*The exercise*
Using the data below, copy every line that contains the word "import".

*Rows*
· · · · ·

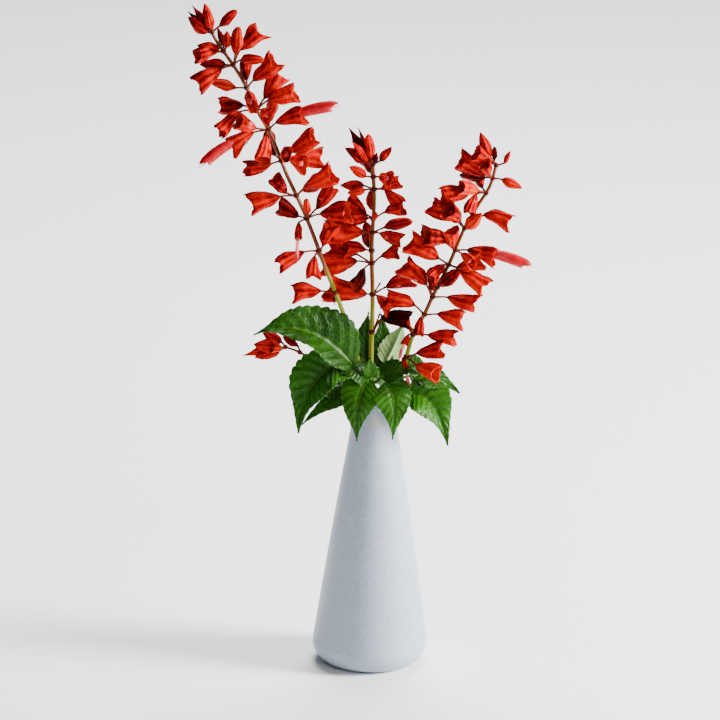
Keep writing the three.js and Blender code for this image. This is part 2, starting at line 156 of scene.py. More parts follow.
def tubeValues(rows, n, tone):
    values = np.zeros((rows, n, 4))
    values[..., 0] = tone
    values[..., 1] = np.linspace(0, 1, rows)[:, None]
    values[..., 2] = np.arange(n)[None] / n
    return values


def nodeGroup(name, inputs, outputs):
    group = bpy.data.node_groups.new(name, "ShaderNodeTree")
    for label, usual in inputs:
        socket = group.interface.new_socket(label, in_out="INPUT", socket_type="NodeSocketFloat")
        socket.default_value = usual
    for label in outputs:
        group.interface.new_socket(label, in_out="OUTPUT", socket_type="NodeSocketFloat")
    return group, group.nodes.new("NodeGroupInput"), group.nodes.new("NodeGroupOutput")


def link(tree, source, target):
    tree.links.new(source, target)


def feed(tree, socket, source):
    # a number or a colour is set on the socket, and an output is linked to it
    if isinstance(source, tuple):
        socket.default_value = (*source, 1)
    elif isinstance(source, (int, float)):
        socket.default_value = source
    else:
        link(tree, source, socket)


def math2(tree, operation, a, b=None, c=None, clamp=False):
    node = tree.nodes.new("ShaderNodeMath")
    node.operation = operation
    node.use_clamp = clamp
    for socket, source in zip(node.inputs, (a, b, c)):
        if source is not None:
            feed(tree, socket, source)
    return node.outputs[0]


def centred(tree, mask, amount):
    # a 0 to 1 mask made to swing evenly round zero
    return math2(tree, "MULTIPLY", math2(tree, "SUBTRACT", mask, 0.5), amount)


def fade(tree, source, low, high, interpolation="LINEAR"):
    # 1 up to low, falling to 0 at high
    node = tree.nodes.new("ShaderNodeMapRange")
    node.interpolation_type = interpolation
    for socket, setting in zip(node.inputs[:5], (source, low, high, 1.0, 0.0)):
        feed(tree, socket, setting)
    return node.outputs[0]


def mixColor(tree, factor, a, b, blend="MIX"):
    node = tree.nodes.new("ShaderNodeMix")
    node.data_type = "RGBA"
    node.blend_type = blend
    for socket, source in ((node.inputs[0], factor), (node.inputs[6], a), (node.inputs[7], b)):
        feed(tree, socket, source)
    return node.outputs[2]


def noise(tree, vector, scale, detail):
    node = tree.nodes.new("ShaderNodeTexNoise")
    node.inputs["Detail"].default_value = detail
    feed(tree, node.inputs["Scale"], scale)
    link(tree, vector, node.inputs["Vector"])
    return node.outputs[0]


def ramp(tree, factor, stops):
    node = tree.nodes.new("ShaderNodeValToRGB")
    while len(node.color_ramp.elements) < len(stops):
        node.color_ramp.elements.new(0.5)
    for element, (place, color) in zip(node.color_ramp.elements, stops):
        element.position = place
        element.color = (*color, 1)
    link(tree, factor, node.inputs[0])
    return node.outputs[0]


def value(tree, label):
    node = tree.nodes.new("ShaderNodeAttribute")
    node.attribute_name = label
    return node.outputs["Fac"]


def makeMottle():
    # soft blotches, and a finer grain, both 0 to 1
    group, into, out = nodeGroup(
        "softMottle", [("Blotch Scale", 60.0), ("Grain Scale", 900.0)], ["Blotch", "Grain"])
    where = group.nodes.new("ShaderNodeTexCoord").outputs["Object"]
    link(group, noise(group, where, into.outputs["Blotch Scale"], 4), out.inputs["Blotch"])
    link(group, noise(group, where, into.outputs["Grain Scale"], 2), out.inputs["Grain"])
    return group


def makeRibs():
    # lengthwise ridges round a flower or a stem, from its around value
    group, into, out = nodeGroup("lengthRibs", [("Count", 8.0), ("Waver", 0.3)], ["Ridge"])
    where = group.nodes.new("ShaderNodeTexCoord").outputs["Object"]
    waver = math2(group, "MULTIPLY", noise(group, where, 220.0, 2), into.outputs["Waver"])
    turn = math2(group, "MULTIPLY", value(group, "around"), into.outputs["Count"])
    turn = math2(group, "ADD", turn, waver)
    wave = math2(group, "COSINE", math2(group, "MULTIPLY", turn, 2 * math.pi))
    link(group, math2(group, "MULTIPLY_ADD", wave, 0.5, 0.5), out.inputs["Ridge"])
    return group


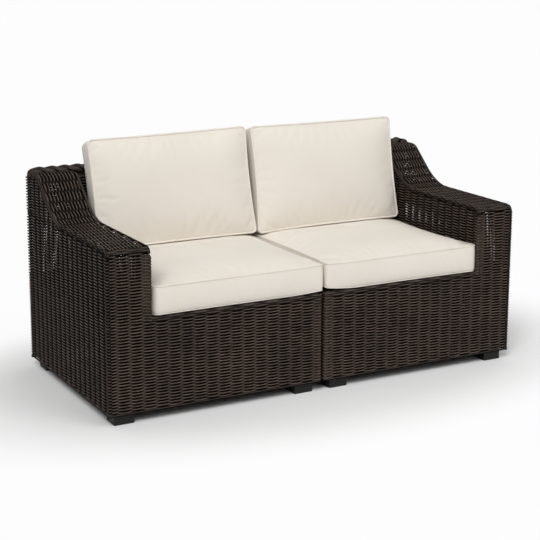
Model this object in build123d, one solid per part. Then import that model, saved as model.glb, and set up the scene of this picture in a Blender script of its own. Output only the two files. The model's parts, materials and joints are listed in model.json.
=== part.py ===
from build123d import *
import math
import os

os.makedirs("parts", exist_ok=True)

# Patio loveseat: two woven modules with one arm each stand side by side, and each carries a loose
# seat cushion and a loose back cushion. Sizes are in millimetres. Everything is laid out for the
# right module, with X measured from the seam between the modules and Y back from the front face.
# The left module is its mirror image.

# Overall form
loveseat_width = 1630.0
module_gap = 6.0
body_depth = 762.0
body_bottom = 38.0
seat_rail_top = 358.0
arm_height = 598.0
back_height = 740.0
arm_width = 156.0

# Sweep of the arm: a long dip and a short crest, joined by a straight slope. It ends in a short
# flat that runs up to the roll along the top of the back.
sweep_angle = 41.0
bend_rise_share = 0.9
crest_flat = 28.5
dip_radius = 240.0
crest_radius = 50.0
nose_radius = 28.0
corner_radius = 12.0
border_bevel = 6.0

# Back: its woven face leans, and a plaited roll covers its top
lean_angle = 12.0
back_top_depth = 70.0
roll_height = 26.0
roll_setback = 1.0
roll_edge_radius = 12.5
roll_end_radius = 22.0

# Weave: upright stakes with a strand in front and one behind. Twisted borders and the corners, where
# every strand lies outside, stand proud of the woven fields between them.
stake_thickness = 4.0
strand_diameter = 5.0
border_width = 14.0
corner_band = 20.0
field_recess = 3.0

# Welded frame of aluminium tube
tube = 25.0
tube_wall = 2.0
wide_tube = 40.0
deck_tube = 20.0
border_overhang = 9.0
tie_width = 12.0
tie_places_share = (0.06, 0.2, 0.34, 0.48, 0.62, 0.76)

# Seat deck of interlaced straps
strap_width = 50.0
strap_thickness = 2.0
strap_gap = 0.3
strap_ramp = 20.0
strap_end_margin = 2.0
deck_drop = 0.2
deck_clearance = 2.8
deck_side_clearance = 0.3
lengthwise_straps = 6
crosswise_straps = 5

# Feet, with their plates and screws
foot_width = 72.0
foot_side_inset = 24.0
foot_front_inset = 15.0
foot_seam_inset = 32.5
foot_edge = 2.5
plate_thickness = 3.0
screw_radius = 4.0
screw_hole_clearance = 0.5
thread_clearance = 0.1
screw_head_radius = 7.0
screw_head_height = 5.0
screw_recess_clearance = 1.5
screw_seat_depth = 24.0
nut_radius = 8.0
nut_height = 8.0
screw_end_gap = 1.0

# Seat cushion
cushion_rest_gap = 0.3
seat_front_setback = 12.0
seat_rear_gap = 2.8
seat_side_gap = 2.0
seat_thickness = 100.0
seat_crown = 22.0
seat_corner = 30.0
seat_draw_in = 5.0
seat_edge = 7.0
seat_rear_drop = 8.0

# Back cushion
back_cushion_height = 398.0
back_cushion_thickness = 115.0
back_cushion_lift = 0.5
back_cushion_seam_gap = 9.5
back_cushion_arm_gap = 15.5
back_cushion_shift = 12.0
back_crown = 26.0
back_corner = 20.0
back_draw_in = 6.0
back_edge = 7.0
piping_radius = 4.0

# Crown of a cushion: how far in from each edge a step lies, as a share of half the cushion's size,
# and its share of the whole rise
crown_steps_share = ((0, 0), (0.07, 0.45), (0.2, 0.78), (0.45, 1.0))

# One overrun serves every cut
overrun = 5.0

# Sizes that follow from those above
weave = stake_thickness + 2 * strand_diameter
half_width = loveseat_width / 2
seam_face = module_gap / 2
arm_inner_face = half_width - arm_width
seam_tube = seam_face + weave
arm_tube = arm_inner_face + weave
side_tube = half_width - weave
front_tube = weave
rear_tube = body_depth - weave
base_bottom = body_bottom + border_overhang
base_top = base_bottom + tube
seat_tube_top = seat_rail_top - weave
seat_tube_bottom = seat_tube_top - tube
arm_tube_bottom = arm_height - weave - tube
back_deck = back_height - weave
back_tube_bottom = back_deck - tube
deck_top = seat_rail_top - deck_drop - 2 * strap_thickness - strap_gap
deck_bottom = deck_top - deck_tube
foot_height = base_bottom - plate_thickness
lean = math.radians(lean_angle)


def back_face(height):
    return body_depth - back_top_depth - (back_deck - height) * math.tan(lean)


roll_front = back_face(back_deck + roll_height / 2) + roll_setback
crest_start = roll_front - crest_flat

# On a low rise the two bends take up most of it, at an angle less steep than the sweep's
arm_rise = back_height - arm_height
bend_radii = dip_radius + crest_radius
low_slope = math.acos(1 - bend_rise_share * arm_rise / bend_radii)
slope = min(math.radians(sweep_angle), low_slope)
slope_length = (arm_rise - bend_radii * (1 - math.cos(slope))) / math.sin(slope)
sweep_start = crest_start - bend_radii * math.sin(slope) - slope_length * math.cos(slope)

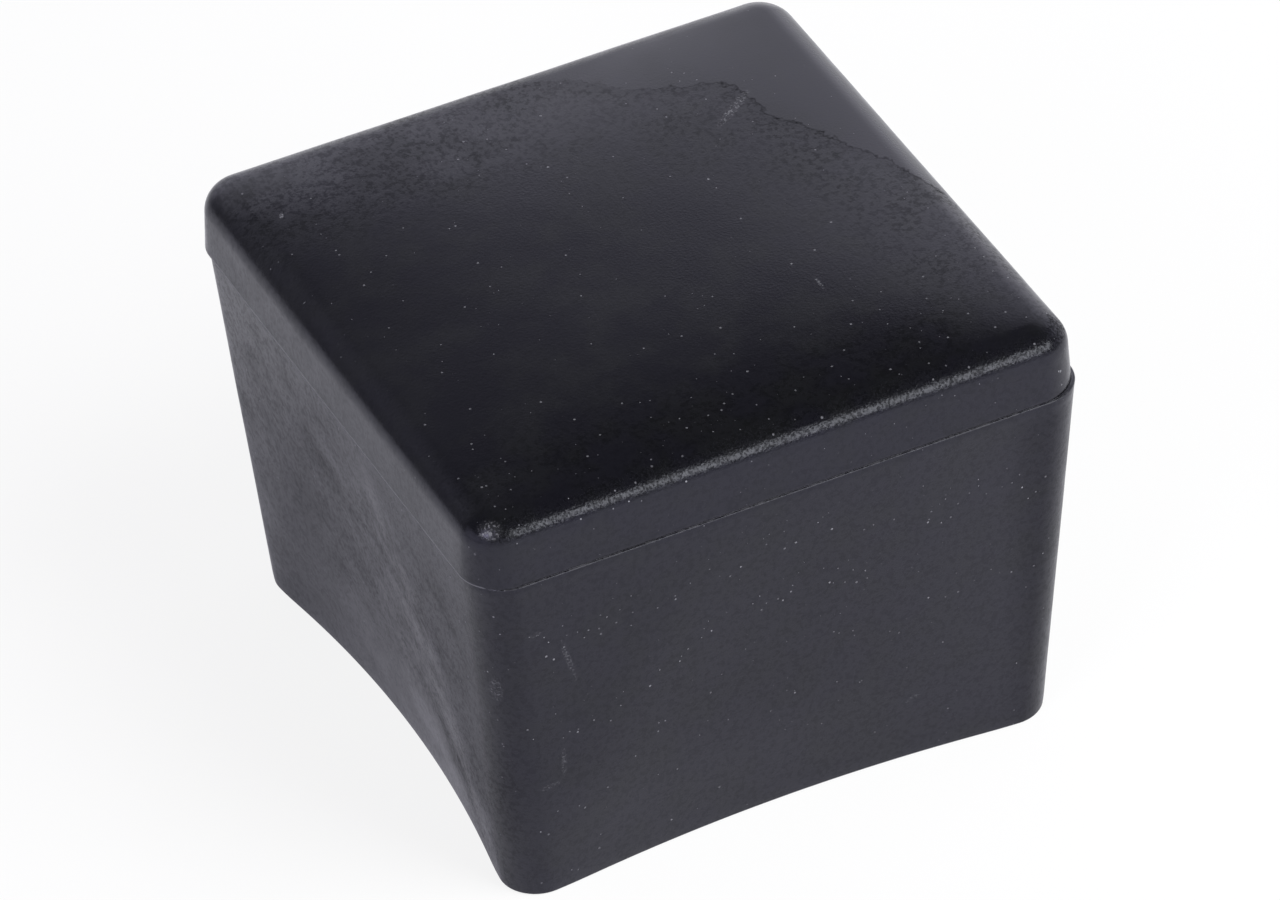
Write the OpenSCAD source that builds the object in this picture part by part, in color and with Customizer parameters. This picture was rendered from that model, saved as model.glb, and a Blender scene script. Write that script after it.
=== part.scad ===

· · · · ·

*Task output*
Model this object in build123d, one solid per part. Then import that model, saved as model.glb, and set up the scene of this picture in a Blender script of its own. Output only the two files. The model's parts, materials and joints are listed in model.json.
from build123d import *
import math
import os